Learn more about Lisa on NerdWallet’s Ask an Advisor

Retirement planning presents major challenges for women. In assisting clients with planning for retirement, I have observed two main challenges for women.  Either of these challenges can either derail you from saving enough or drain your resources during retirement.

Longer lifespans

The average lifespan for women is 8 percent longer than that of a man, which means that a sound retirement saving and planning strategy is essential.

According to a study conducted by MetLife, most women expect to retire at the same age as men.  Therefore, on average, women need more money to sustain retirement than a man of the same age. Even a few years difference can make a considerable difference in the savings required to sustain retirement.

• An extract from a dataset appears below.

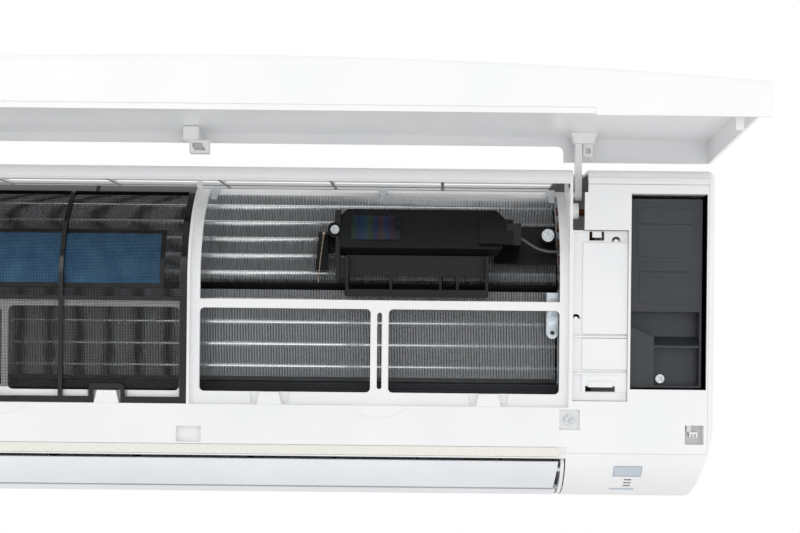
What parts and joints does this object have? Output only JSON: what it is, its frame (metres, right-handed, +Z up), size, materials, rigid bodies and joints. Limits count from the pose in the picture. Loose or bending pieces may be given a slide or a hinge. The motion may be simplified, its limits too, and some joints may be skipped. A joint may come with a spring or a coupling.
{
  "type": "mini split indoor unit",
  "caption": "Wall-mounted air conditioner indoor unit with its front panel lifted, air filter, coil, cross-flow fan, air purifier, outlet vanes and electrical box.",
  "frame": {"origin": "centre of the four wall screws, on the wall face of the installation plate", "axes": "+X along the width to the right as seen from the room, +Y into the wall, +Z up"},
  "size_m": [0.807, 0.389, 0.3495],
  "materials": {
    "casing_white": "satin moulded plastic",
    "panel_white": "semi-gloss moulded plastic",
    "vane_grey": "satin moulded plastic",
    "light_grey": "satin moulded plastic",
    "dark_plastic": "matte moulded plastic",
    "cover_grey": "satin dark grey plastic",
    "black_plastic": "satin black plastic",
    "black_gloss": "gloss black plastic",
    "mesh_black": "woven plastic mesh",
    "pad_blue": "pleated filter fabric",
    "foam": "soft foam",
    "fins": "bare fin stock",
    "galvanised": "galvanised sheet",
    "copper": "drawn copper tube",
    "brass": "machined brass",
    "screw_steel": "zinc plated steel",
    "rubber": "soft rubber",
    "board_green": "lacquered circuit board",
    "window_grey": "translucent window",
    "indicator_grey": "tinted lens",
    "clear_plastic": "translucent moulded plastic",
    "film": "iridescent electrode film",
    "cable_grey": "cable sheath"
  },
  "bodies": {
    "unit": {"installation_plate": "galvanised", "rear_casing": "casing_white", "front_casing": "casing_white", "intake_grille": "casing_white", "foam_seal": "foam", "outlet_frame": "light_grey", "drain_pan": "dark_plastic", "fin_pack_lower": "fins", "fin_pack_upper": "fins", "fin_pack_rear": "fins", "coil_tubes": "copper", "return_bends": "copper", "coil_end_plate_left": "galvanised", "coil_end_plate_right": "galvanised", "coil_bracket": "galvanised", "liquid_pipe": "copper", "gas_pipe": "copper", "flare_nuts": "brass", "fan_bearing": "rubber", "fan_motor": "dark_plastic", "motor_bracket": "galvanised", "electrical_box": "dark_plastic", "electrical_cover": "cover_grey", "control_board": "board_green", "terminal_block": "dark_plastic", "service_cover": "casing_white", "display_window": "window_grey", "indicator_lenses": "indicator_grey", "display_board": "board_green", "vane_motors": "light_grey", "screws": "screw_steel", "filter_clips": "clear_plastic", "panel_catch": "casing_white", "purifier_housing": "black_plastic", "purifier_film": "film", "purifier_bracket": "black_plastic", "purifier_wire": "screw_steel", "purifier_cable": "cable_grey"},
    "panel": {"front_panel": "panel_white", "hinge_arms": "casing_white", "centre_hook": "casing_white"},
    "filter": {"filter_frame": "black_gloss", "filter_mesh": "mesh_black", "air_cleaning_filter": "pad_blue"},
    "fan": {"fan_rotor": "dark_plastic", "fan_shaft": "screw_steel"},
    "upper_vane": {"vane_upper": "vane_grey"},
    "lower_vane": {"vane_lower": "vane_grey"},
    "button": {"emergency_button": "light_grey"},
    "louvre_left_1_body": {"louvre_left_1": "dark_plastic"},
    "louvre_left_2_body": {"louvre_left_2": "dark_plastic"},
    "louvre_left_3_body": {"louvre_left_3": "dark_plastic"},
    "louvre_left_4_body": {"louvre_left_4": "dark_plastic"},
    "louvre_right_1_body": {"louvre_right_1": "dark_plastic"},
    "louvre_right_2_body": {"louvre_right_2": "dark_plastic"},
    "louvre_right_3_body": {"louvre_right_3": "dark_plastic"},
    "louvre_right_4_body": {"louvre_right_4": "dark_plastic"},
    "louvre_link_left_body": {"louvre_link_left": "dark_plastic"},
    "louvre_link_right_body": {"louvre_link_right": "dark_plastic"}
  },
  "joints": [
    {"name": "panel_hinge", "type": "hinge", "parent": "unit", "child": "panel", "pos_m": [0, -0.1645, 0.125], "axis": [1, 0, 0], "range_deg": [0, 90]},
    {"name": "filter_slide", "type": "slide", "parent": "unit", "child": "filter", "axis": [0, 1, 0], "range_m": [-0.12, 0]},
    {"name": "fan_spin", "type": "hinge", "parent": "unit", "child": "fan", "pos_m": [0, -0.08, 0.005], "axis": [1, 0, 0], "continuous": true},
    {"name": "upper_vane_turn", "type": "hinge", "parent": "unit", "child": "upper_vane", "pos_m": [0, -0.184, -0.116], "axis": [-1, 0, 0], "range_deg": [0, 70]},
    {"name": "lower_vane_turn", "type": "hinge", "parent": "unit", "child": "lower_vane", "pos_m": [0, -0.155, -0.134], "axis": [-1, 0, 0], "range_deg": [0, 60]},
    {"name": "button_press", "type": "slide", "parent": "unit", "child": "button", "axis": [0, 0.4176, 0.9086], "range_m": [0, 0.0012], "stiffness_N_per_m": 400, "springref_m": -0.0005},
    {"name": "louvre_left_1_turn", "type": "hinge", "parent": "unit", "child": "louvre_left_1_body", "pos_m": [-0.334, -0.15945, -0.08275], "axis": [0, 0.5936, -0.8047], "range_deg": [-25, 25]},
    {"name": "louvre_left_2_turn", "type": "hinge", "parent": "unit", "child": "louvre_left_2_body", "pos_m": [-0.259, -0.15945, -0.08275], "axis": [0, 0.5936, -0.8047], "range_deg": [-25, 25]},
    {"name": "louvre_left_3_turn", "type": "hinge", "parent": "unit", "child": "louvre_left_3_body", "pos_m": [-0.184, -0.15945, -0.08275], "axis": [0, 0.5936, -0.8047], "range_deg": [-25, 25]},
    {"name": "louvre_left_4_turn", "type": "hinge", "parent": "unit", "child": "louvre_left_4_body", "pos_m": [-0.109, -0.15945, -0.08275], "axis": [0, 0.5936, -0.8047], "range_deg": [-25, 25]},
    {"name": "louvre_link_left_slide", "type": "slide", "parent": "unit", "child": "louvre_link_left_body", "axis": [1, 0, 0], "range_m": [-0.0052, 0.0052]},
    {"name": "louvre_right_1_turn", "type": "hinge", "parent": "unit", "child": "louvre_right_1_body", "pos_m": [-0.007, -0.15945, -0.08275], "axis": [0, 0.5936, -0.8047], "range_deg": [-25, 25]},
    {"name": "louvre_right_2_turn", "type": "hinge", "parent": "unit", "child": "louvre_right_2_body", "pos_m": [0.068, -0.15945, -0.08275], "axis": [0, 0.5936, -0.8047], "range_deg": [-25, 25]},
    {"name": "louvre_right_3_turn", "type": "hinge", "parent": "unit", "child": "louvre_right_3_body", "pos_m": [0.143, -0.15945, -0.08275], "axis": [0, 0.5936, -0.8047], "range_deg": [-25, 25]},
    {"name": "louvre_right_4_turn", "type": "hinge", "parent": "unit", "child": "louvre_right_4_body", "pos_m": [0.218, -0.15945, -0.08275], "axis": [0, 0.5936, -0.8047], "range_deg": [-25, 25]},
    {"name": "louvre_link_right_slide", "type": "slide", "parent": "unit", "child": "louvre_link_right_body", "axis": [1, 0, 0], "range_m": [-0.0052, 0.0052]}
  ],
  "couplings": [
    {"joint": "louvre_left_1_turn", "follows": "louvre_link_left_slide", "rad_per_m": 83.333},
    {"joint": "louvre_left_2_turn", "follows": "louvre_link_left_slide", "rad_per_m": 83.333},
    {"joint": "louvre_left_3_turn", "follows": "louvre_link_left_slide", "rad_per_m": 83.333},
    {"joint": "louvre_left_4_turn", "follows": "louvre_link_left_slide", "rad_per_m": 83.333},
    {"joint": "louvre_right_1_turn", "follows": "louvre_link_right_slide", "rad_per_m": 83.333},
    {"joint": "louvre_right_2_turn", "follows": "louvre_link_right_slide", "rad_per_m": 83.333},
    {"joint": "louvre_right_3_turn", "follows": "louvre_link_right_slide", "rad_per_m": 83.333},
    {"joint": "louvre_right_4_turn", "follows": "louvre_link_right_slide", "rad_per_m": 83.333}
  ]
}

With this in mind, it is extremely important to save as much money as possible to ensure that you don’t run out of money if you live longer than expected. You can also help counter this threat by working with a savvy, experienced financial advisor who can create a realistic retirement savings and distribution plan that will show you how much you need to save to achieve a certain level of spending in retirement. Even if retirement is years off, it is never too early to start.

Caring for aging parents

A woman who is the primary caregiver, or even part-time caregiver, for her parents may have to either quit her job or cut back on her hours and/or spend money on their care that otherwise would be earmarked for retirement.

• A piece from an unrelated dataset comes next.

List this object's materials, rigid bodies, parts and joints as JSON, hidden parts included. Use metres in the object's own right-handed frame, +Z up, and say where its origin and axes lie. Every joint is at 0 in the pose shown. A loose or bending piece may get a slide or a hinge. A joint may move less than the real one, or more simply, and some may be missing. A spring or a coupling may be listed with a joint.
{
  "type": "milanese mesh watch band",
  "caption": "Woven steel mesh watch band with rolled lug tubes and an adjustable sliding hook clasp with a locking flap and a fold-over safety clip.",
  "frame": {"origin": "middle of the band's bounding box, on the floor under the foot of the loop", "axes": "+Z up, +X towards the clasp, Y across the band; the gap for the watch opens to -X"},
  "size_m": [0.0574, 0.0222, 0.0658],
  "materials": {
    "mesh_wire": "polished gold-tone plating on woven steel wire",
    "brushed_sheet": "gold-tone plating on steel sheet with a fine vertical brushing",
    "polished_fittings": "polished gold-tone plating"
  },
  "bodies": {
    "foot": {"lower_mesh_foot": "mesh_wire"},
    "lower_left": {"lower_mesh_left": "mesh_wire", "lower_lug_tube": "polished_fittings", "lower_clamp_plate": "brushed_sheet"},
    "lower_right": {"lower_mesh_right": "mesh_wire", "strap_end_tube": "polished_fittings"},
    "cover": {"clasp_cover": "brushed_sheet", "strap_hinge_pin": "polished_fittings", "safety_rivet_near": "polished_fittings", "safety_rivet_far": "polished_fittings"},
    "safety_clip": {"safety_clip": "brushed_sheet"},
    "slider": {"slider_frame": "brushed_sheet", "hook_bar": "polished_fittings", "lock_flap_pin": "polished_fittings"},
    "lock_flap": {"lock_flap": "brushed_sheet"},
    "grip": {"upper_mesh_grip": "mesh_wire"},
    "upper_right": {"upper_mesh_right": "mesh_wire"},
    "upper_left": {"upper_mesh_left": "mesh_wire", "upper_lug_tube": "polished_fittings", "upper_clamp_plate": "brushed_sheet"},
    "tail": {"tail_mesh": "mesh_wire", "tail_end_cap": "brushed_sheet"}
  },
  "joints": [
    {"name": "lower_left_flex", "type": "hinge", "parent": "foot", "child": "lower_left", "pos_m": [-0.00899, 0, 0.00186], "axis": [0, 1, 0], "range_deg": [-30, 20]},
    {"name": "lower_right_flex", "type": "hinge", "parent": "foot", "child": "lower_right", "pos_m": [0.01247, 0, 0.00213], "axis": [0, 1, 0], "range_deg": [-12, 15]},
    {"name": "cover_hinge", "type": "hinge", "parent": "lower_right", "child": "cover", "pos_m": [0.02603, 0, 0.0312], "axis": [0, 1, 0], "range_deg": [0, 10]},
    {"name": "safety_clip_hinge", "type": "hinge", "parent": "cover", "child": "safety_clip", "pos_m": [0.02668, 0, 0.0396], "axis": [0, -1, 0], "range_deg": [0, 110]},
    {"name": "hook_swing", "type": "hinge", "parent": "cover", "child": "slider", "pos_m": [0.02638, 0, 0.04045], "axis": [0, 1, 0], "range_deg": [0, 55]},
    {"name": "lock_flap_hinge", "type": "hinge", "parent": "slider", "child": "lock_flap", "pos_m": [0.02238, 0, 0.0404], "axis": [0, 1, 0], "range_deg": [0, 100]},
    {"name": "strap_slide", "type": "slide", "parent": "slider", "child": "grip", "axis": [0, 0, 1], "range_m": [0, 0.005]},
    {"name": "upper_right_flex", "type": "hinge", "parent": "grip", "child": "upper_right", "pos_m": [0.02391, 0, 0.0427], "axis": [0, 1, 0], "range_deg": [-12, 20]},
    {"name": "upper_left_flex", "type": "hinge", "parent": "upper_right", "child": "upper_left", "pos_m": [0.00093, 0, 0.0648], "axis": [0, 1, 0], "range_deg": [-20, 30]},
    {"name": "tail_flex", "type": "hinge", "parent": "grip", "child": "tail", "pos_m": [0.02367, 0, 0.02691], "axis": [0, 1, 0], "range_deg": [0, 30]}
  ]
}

Because many women end up taking care of aging parents, the role of women as a caregiver has the potential to negatively impact both their wage earning capacity and their ability to plan and save for retirement.

Meeting the Challenges in Preparing for Retirement

In order to meet these challenges, there are a number of steps you can take, including:

  • Cut down on debt: Entering retirement debt-free is a great gift. If you have credit card debt, start by reducing that debt, then move on to other types of debt. When you pay off debt, cash can be freed up to invest wisely for the future, save prudently and provide for the future.
  • Make a list of goals: By having goals to aim for, it’s easier to commit to a savings and investment plan to support those goals. Your goals can always be changed and adjusted based on various circumstances, but by setting the goals it is easier to move forward.
  • Start or ramp up your savings rate: Set a goal of saving between 10-15 percent (or even more if you are closer to retirement and have not been saving over a lifetime) of your income each year.
  • Contribute the maximum to retirement plans: By contributing the maximum amount possible to retirement savings plans, you position yourself to continually grow the value of your retirement plans. This is especially important with 401(k) plans, where many employers match savings. Employer matches are the equivalent of free money that you don’t want to miss out on.
  • Consider inflation: Your retirement plan should incorporate inflation. Health care inflation is still significantly higher than average inflation. In addition, changes coming due to health care reform have increased uncertainty about how much health care costs will increase in the future once Obamacare is fully implemented.
  • Decide when to take Social Security: The decision about when to take Social Security is an important one. By putting off tapping Social Security benefits for even a few years, the ultimate monthly benefit will be larger. If you’re planning to continue to work into your mid- and even late 60s and can afford to wait, it makes sense to postpone taking your benefit.
  • Hire a fee-only financial planner: Even the most financially savvy woman can use an objective financial planner on her side to craft a comprehensive savings, investing and retirement plan for the future.

With two out of five women expected to live into their 90s, prudent retirement planning is an absolute necessity. There is so much involved in saving and planning for retirement that it can seem overwhelming. But with the help of careful planning and an experienced and objective financial advisor, you can work to put yourself in a strong position to experience the financial freedom to focus on what matters most and enjoy your retirement.